Humanizers often try to fool the tokenizer of the AI detectors by adding or removing spaces. Especially common are space removals between sentences.
Humanized AI text still exhibits the same repetitive phrases as non-humanized AI text. It is especially telling that text came from a humanizer if the same tortured phrase appears twice in the same document, as it is evidence that the humanizer is systematically applying the same synonym replacements.
Humanizers also typically use non-standard Unicode characters in order to fool the tokenizers of AI detectors as well. An example of this is a popular humanizer that uses "U+2009", which is the unicode character for "thin space" instead of a normal space. We recommend this website https://www.soscisurvey.de/tools/view-chars.php which allows you to see all non-printable characters that may be hidden in copy and pasted strings.
Example of non-printable characters in humanized text
Using Pangram's new Writing Playback feature in Google Docs, you can also check to see if a significant portion of the text in a Google doc was copied and pasted rather than manually typed in.
Example of writing playback showing copy and paste
There are several reasons why Pangram is not a perfect detector on humanized AI text.
Pangram is not willing to compromise on its False Positive Rate.

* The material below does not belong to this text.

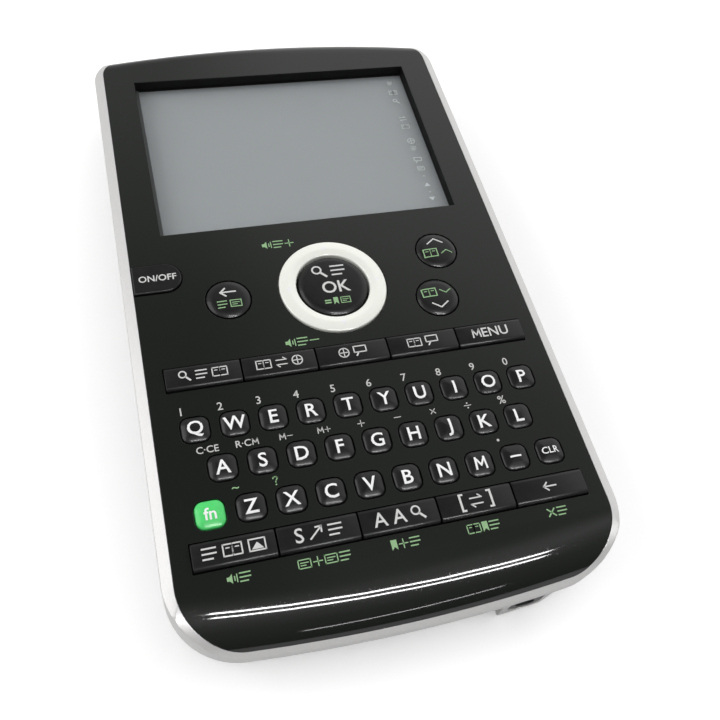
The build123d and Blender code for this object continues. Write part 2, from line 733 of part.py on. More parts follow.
def main_board():
    """Circuit board behind the display, with its three largest chips."""
    board = window_block(lcd_margin - main_board_step, main_board_top_z - main_board_thickness,
                         main_board_top_z)
    for x, y in chip_places:
        chip = Box(chip_width, chip_width, chip_height)
        board += Pos(x, y, main_board_top_z + chip_height / 2) * chip
    return board


def touch_panel():
    """Clear touch panel under the window."""
    return window_block(touch_margin, lcd_top_z, touch_top_z)


def lcd_module():
    """Display glass and backlight in one block."""
    return window_block(lcd_margin, lcd_bottom_z, lcd_top_z)


def battery_cell():
    """One AAA cell lying along X, button end towards +X, centred on the origin."""
    body = battery_length - battery_button_length
    cell = Pos(-battery_button_length / 2, 0, 0) * Rot(0, 90, 0) * Cylinder(battery_diameter / 2, body)
    button = Rot(0, 90, 0) * Cylinder(battery_button_diameter / 2, battery_button_length)
    return cell + Pos(battery_length / 2 - battery_button_length / 2, 0, 0) * button


def cell_places():
    """Centres of the two cells and the way each points."""
    offset = (battery_diameter + battery_gap) / 2
    z = cover_thickness + battery_floor_gap + battery_diameter / 2
    return [((0, bay_centre_y - offset, z), 0), ((0, bay_centre_y + offset, z), 180)]


def batteries():
    """The two cells, head to tail."""
    return [Pos(*at) * Rot(0, 0, turn) * battery_cell() for at, turn in cell_places()]


def battery_contacts():
    """A contact at each end of each cell: a strip on the bay's wall with a bent-out tongue."""
    reach = bay_contact_room - contact_gap
    strip = contact_strip
    half = contact_width / 2
    nose = contact_nose / 2
    bends = [(0, -half), (0, half), (strip, half), (reach, nose), (reach, -nose),
             (reach - strip, -nose), (reach - strip, nose - strip / 2), (strip, half - contact_slant),
             (strip, -half)]
    contact = extrude(Plane.XZ * make_face(Polyline(*bends, close=True)), half, both=True)
    contacts = []
    for (_, y, z), _ in cell_places():
        contacts.append(Pos(-bay_length / 2, y, z) * contact)
        contacts.append(Pos(bay_length / 2, y, z) * Rot(0, 0, 180) * contact)
    return contacts


def case_screws():
    """Four flat-headed screws that join the shell to the front case."""
    screw = flatted_disc(screw_head_diameter, screw_head_sink, head_seat_z)
    screw += flatted_disc(screw_diameter, head_seat_z, screw_tip_z)
    return [Pos(x, y, 0) * screw for x, y in screw_places()]


def earphone_jack():
    """Jack block with its round barrel and plug bore, facing the keyboard end."""
    barrel = Pos(jack_x, jack_end_y + jack_barrel_length / 2, jack_z) * Rot(90, 0, 0) * Cylinder(
        jack_barrel_diameter / 2, jack_barrel_length)
    half_x, half_z = jack_block_width / 2, jack_block_height / 2
    block = box_between((jack_x - half_x, jack_block_y, jack_z - half_z),
                        (jack_x + half_x, jack_block_y + jack_block_length - 2 * jack_fit,
                         jack_z + half_z))
    bore = Pos(jack_x, jack_end_y + jack_bore_length / 2, jack_z) * Rot(90, 0, 0) * Cylinder(
        jack_bore_diameter / 2, jack_bore_length)
    return barrel + block - bore


def speaker():
    """Small round speaker on its seat over the sound slots."""
    return Pos(*speaker_at, shell_floor) * flatted_disc(speaker_diameter, speaker_seat, speaker_height)


def touch_pen():
    """Pen for the touch panel, stored in its channel with the head at the display end."""
    straight = pen_length - pen_tip_length
    body = Pos(pen_x, pen_head_y - straight / 2, pen_z) * Rot(90, 0, 0) * Cylinder(
        pen_diameter / 2, straight)
    tip = Pos(pen_x, pen_tip_y + pen_tip_length / 2, pen_z) * Rot(90, 0, 0) * Cone(
        pen_tip_radius, pen_diameter / 2, pen_tip_length)
    return body + tip


# ---- key layout ---------------------------------------------------------------------------------
def letter_places():
    """Name to centre for every small key; each row is centred on the slab."""
    places = {}
    for above, row in enumerate((bottom_row, middle_row, top_row)):
        y = bottom_row_y + above * letter_row_pitch
        for index, name in enumerate(row):
            places[name] = ((index - (len(row) - 1) / 2) * letter_pitch, y)
    return places


def bar_rows():
    """Pitch, slot height and y of the two rows of bar keys."""
    return [(category_pitch, category_height, category_y), (lower_pitch, lower_height, lower_y)]


def bar_key_x(pitch, index):
    """Centre of a bar key along its row."""
    return (index - (bar_keys_per_row - 1) / 2) * pitch


def all_keys():
    """Every key but the ring, by name."""
    keys = {name: Pos(x, y, 0) * letter_key() for name, (x, y) in letter_places().items()}
    for label, (pitch, height, y) in zip(("category_key", "lower_key"), bar_rows()):
        for index in range(bar_keys_per_row):
            key = bar_key(pitch, height, index == 0, index == bar_keys_per_row - 1)
            keys[f"{label}_{index + 1}"] = Pos(bar_key_x(pitch, index), y, 0) * key
    keys["back_key"] = Pos(*back_key_at, 0) * round_key()
    keys["previous_key"] = Pos(*previous_key_at, 0) * round_key()
    keys["next_key"] = Pos(*next_key_at, 0) * round_key()
    keys["power_key"] = power_key()
    keys["enter_key"] = enter_key()
    return keys


# ---- write the sub-parts ------------------------------------------------------------------------
def write(name, shape):
    """Write one sub-part, or a group of like solids, to its own STEP file."""
    if isinstance(shape, list):
        shape = Compound(children=shape)
    export_step(shape, f"parts/{name}.step")


def main():
    """Build every sub-part and write it to the parts folder."""
    os.makedirs("parts", exist_ok=True)
    pieces = {
        "front_case": front_case(),
        "side_frame": side_frame(),
        "back_shell": back_shell(),
        "battery_cover": battery_cover(),
        "direction_ring": direction_ring(),
        "ring_pad": ring_pad(),
        "rubber_keypad": rubber_keypad(),
        "circuit_boards": [key_board(), main_board()],
        "touch_panel": touch_panel(),
        "lcd_module": lcd_module(),
        "batteries": batteries(),
        "battery_contacts": battery_contacts(),
        "case_screws": case_screws(),
        "earphone_jack": earphone_jack(),
        "speaker": speaker(),
        "touch_pen": touch_pen(),
    }
    pieces.update(all_keys())
    for name, shape in pieces.items():
        write(name, shape)


if __name__ == "__main__":
    main()
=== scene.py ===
# %% [markdown]
# # A pocket electronic dictionary
# The object is a slab that fits one hand: a glossy black face with a grey display, 44 keys and a
# direction ring, a satin silver frame round it, and a silver back with a battery cover and a pen
# channel. Its solids come from the CAD model, in metres, and this file gives them their looks.
# Pieces whose looks depend on a soft shape, such as the domed keys, are modelled again here and
# ride with the CAD body that they stand for. Every other CAD node keeps its shape and gets a
# finish.

# %% Load the CAD model
from math import cos, pi, radians, sqrt

import bmesh
import bpy
from mathutils import Matrix, Vector
from mathutils.bvhtree import BVHTree


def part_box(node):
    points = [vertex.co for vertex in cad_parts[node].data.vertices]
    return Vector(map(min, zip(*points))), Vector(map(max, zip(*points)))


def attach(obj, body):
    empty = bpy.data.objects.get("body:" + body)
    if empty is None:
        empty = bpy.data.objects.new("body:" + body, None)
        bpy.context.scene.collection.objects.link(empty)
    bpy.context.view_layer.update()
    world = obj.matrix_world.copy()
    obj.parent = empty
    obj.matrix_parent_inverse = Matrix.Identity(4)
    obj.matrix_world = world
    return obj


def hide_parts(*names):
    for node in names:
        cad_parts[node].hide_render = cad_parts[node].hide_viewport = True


MM = 0.001
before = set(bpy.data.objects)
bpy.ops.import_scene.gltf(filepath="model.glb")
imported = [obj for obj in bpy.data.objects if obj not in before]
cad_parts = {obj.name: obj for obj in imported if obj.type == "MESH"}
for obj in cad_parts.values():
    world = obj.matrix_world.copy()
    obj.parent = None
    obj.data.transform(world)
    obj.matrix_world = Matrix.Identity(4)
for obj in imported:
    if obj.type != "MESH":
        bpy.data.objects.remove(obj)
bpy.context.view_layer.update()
scene = bpy.context.scene

# %% [markdown]
# ## Camera
# The camera looks down on the slab from its keyboard end, a little from the left, from about
# 20 cm away. So near an object the perspective is strong, and a place and a focal length have to
# be right together. The sensor stays at 36 mm, as on a full-frame camera. The near clipping
# distance is shorter than Blender's own 10 cm, which would cut into the slab.

# %% Camera
camera_data = bpy.data.cameras.new("camera")
camera_data.sensor_width = 36.0
camera_data.lens = 41.945
camera_data.clip_start = 0.01
camera = bpy.data.objects.new("camera", camera_data)
camera.location = (-0.037670, -0.093021, 0.152157)
camera.rotation_euler = [radians(turn) for turn in (30.498, -8.1665, -14.3577)]
scene.collection.objects.link(camera)
scene.camera = camera
scene.view_settings.view_transform = "Standard"
face_middle = Vector((0, 0, 0.017))
print("camera to the face's middle in mm:", round((camera.location - face_middle).length / MM))

# %% [markdown]
# ## Shader sums as Python
# A shader graph is easier to read as a formula than as a list of links. A Wire stands for one
# output of a node, and its plus and times add Math nodes. A Finish is a material that is being
# built around one Principled shader; its node method makes any node from its type, its settings
# and the values or wires of its sockets. Most finishes are mottled: one soft noise takes the colour
# from a dark to a light shade and the roughness up by a swing, as no real surface is even.

# %% Shader helpers
class Wire:
    """One output of a shader node, ready for sums."""

    def __init__(self, finish, socket):
        self.finish, self.socket = finish, socket

    def _sum(self, operation, other):
        return self.finish.node("ShaderNodeMath", {"operation": operation}, {0: self, 1: other})

    def __add__(self, other):
        return self._sum("ADD", other)

    __radd__ = __add__

    def __mul__(self, other):
        return self._sum("MULTIPLY", other)

    def above(self, limit):
        """1 where the value is over the limit, else 0."""
        return self._sum("GREATER_THAN", limit)


class Finish:
    """A material, or the world, with a node tree that is built by wires."""

    def __init__(self, owner, name=None, **constants):
        self.owner = owner or bpy.data.materials.new(name)
        self.owner.use_nodes = True
        self.tree = self.owner.node_tree
        self.shader = self.tree.nodes.get("Principled BSDF")
        self.feed(**constants)

    def node(self, kind, settings=None, inputs=None, output=0):
        """Adds a node: settings first, then its sockets' values or wires."""
        node = self.tree.nodes.new(kind)
        for name, value in (settings or {}).items():
            if name == "stops":
                for place, colour in value[1:-1]:
                    node.color_ramp.elements.new(place)
                for element, (place, colour) in zip(node.color_ramp.elements, value):
                    element.position, element.color = place, (*colour, 1.0)
            else:
                setattr(node, name, value)
        for key, value in (inputs or {}).items():
            self.join(value, node.inputs[key])
        return Wire(self, node.outputs[output])

    def join(self, value, socket):
        """Links a wire to a socket, or writes a number or colour on it."""
        if isinstance(value, Wire):
            self.tree.links.new(value.socket, socket)
        else:
            socket.default_value = value

    def place(self, stretch=(1.0, 1.0, 1.0)):
        """Object coordinates in millimetres, stretched along the axes."""
        metres = self.node("ShaderNodeTexCoord", output=3)
        scale = [side / MM for side in stretch]
        return self.node("ShaderNodeMapping", inputs={"Vector": metres, "Scale": scale})

    def noise(self, size_mm, detail=2.0, stretch=(1.0, 1.0, 1.0)):
        """Soft noise from 0 to 1 whose patches are about that size."""
        return self.node("ShaderNodeTexNoise", inputs={
            "Vector": self.place(stretch), "Scale": 1.0 / size_mm, "Detail": detail})

    def blend(self, amount, dark, light, mode="MIX"):
        """Colour between two colours, or their product."""
        return self.node("ShaderNodeMix", {"data_type": "RGBA", "blend_type": mode},
                         {0: amount, 6: dark, 7: light}, output=2)

    def ramp(self, value, start, end, low=0.0, high=1.0):
        """Goes smoothly from a low to a high number while a value goes from start to end."""
        return self.node("ShaderNodeMapRange", {"interpolation_type": "SMOOTHSTEP"},
                         {0: value, 1: start, 2: end, 3: low, 4: high})

    def ray(self, kind):
        """1 for light rays of a kind, else 0."""
        return self.node("ShaderNodeLightPath", output=f"Is {kind} Ray")

    def feed(self, **inputs):
        """Joins wires or constants to the Principled shader's sockets."""
        for socket, value in inputs.items():
            self.join(value, self.shader.inputs[socket.replace("_", " ")])

    def bump(self, height, strength, distance_mm):
        """Joins a height to the shader's normal."""
        self.feed(Normal=self.node("ShaderNodeBump", inputs={
            "Height": height, "Strength": strength, "Distance": distance_mm * MM}))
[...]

Several of our internal models are able to detect humanizers with near-perfect accuracy, but exhibit higher false positive rates. We do not ship these models because it is more important to us that genuine human writing never gets flagged as AI than catching all humanizer outputs.

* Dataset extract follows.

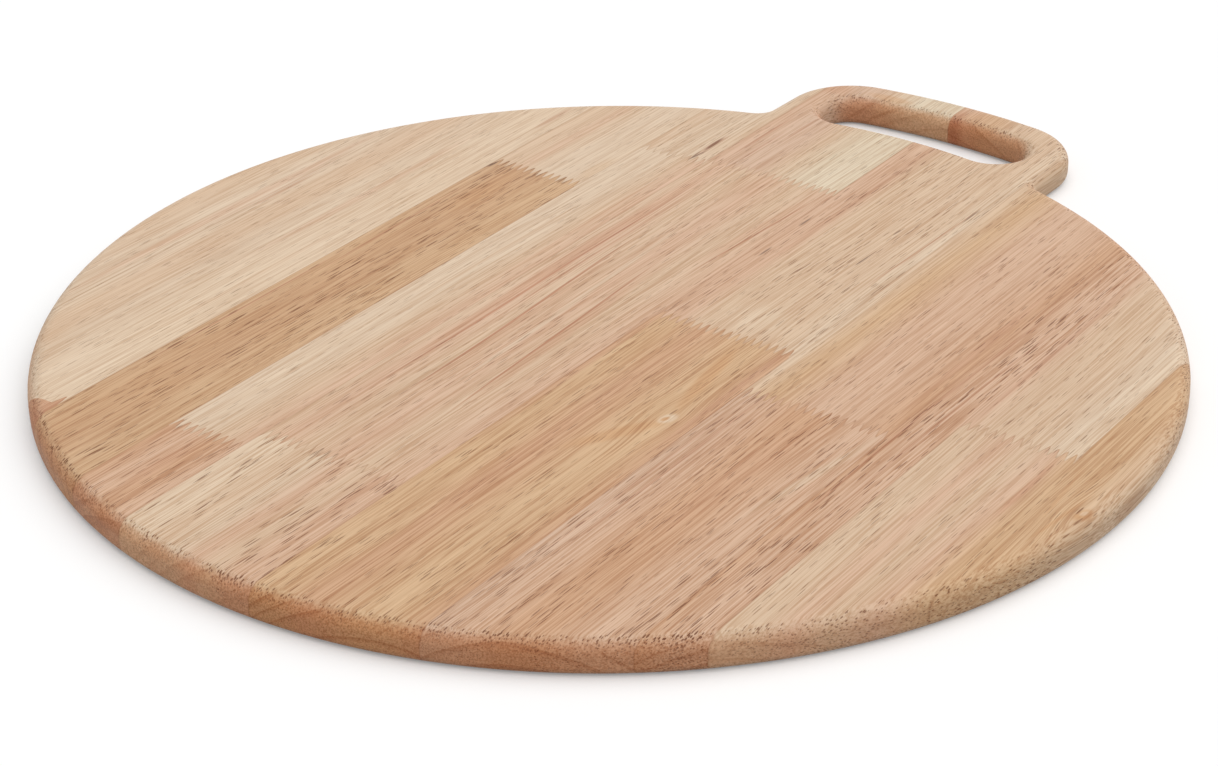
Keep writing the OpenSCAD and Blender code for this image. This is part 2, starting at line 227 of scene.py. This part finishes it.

Extremely low-quality "junk" text is easily detectable by eye. Most of the cases in which Pangram does not catch humanized output, the text is so badly garbled and obfuscated that it barely resembles English. These cases are easy to spot by eye, but are hard to catch algorithmically because there are infinitely many ways to produce gibberish. We would rather descope gibberish than try to detect it, as it is not even well-posed to try to distinguish human gibberish from humanizer gibberish.
Yes, humanizer detection is an active area of research for Pangram and we hope to continue to characterize the properties of these humanizers and publicize our research into detecting humanizer outputs. If Pangram is to be seen as a reliable tool in academic integrity, we must be able to detect text produced by these cheating tools as well as text directly copied and pasted from large language models.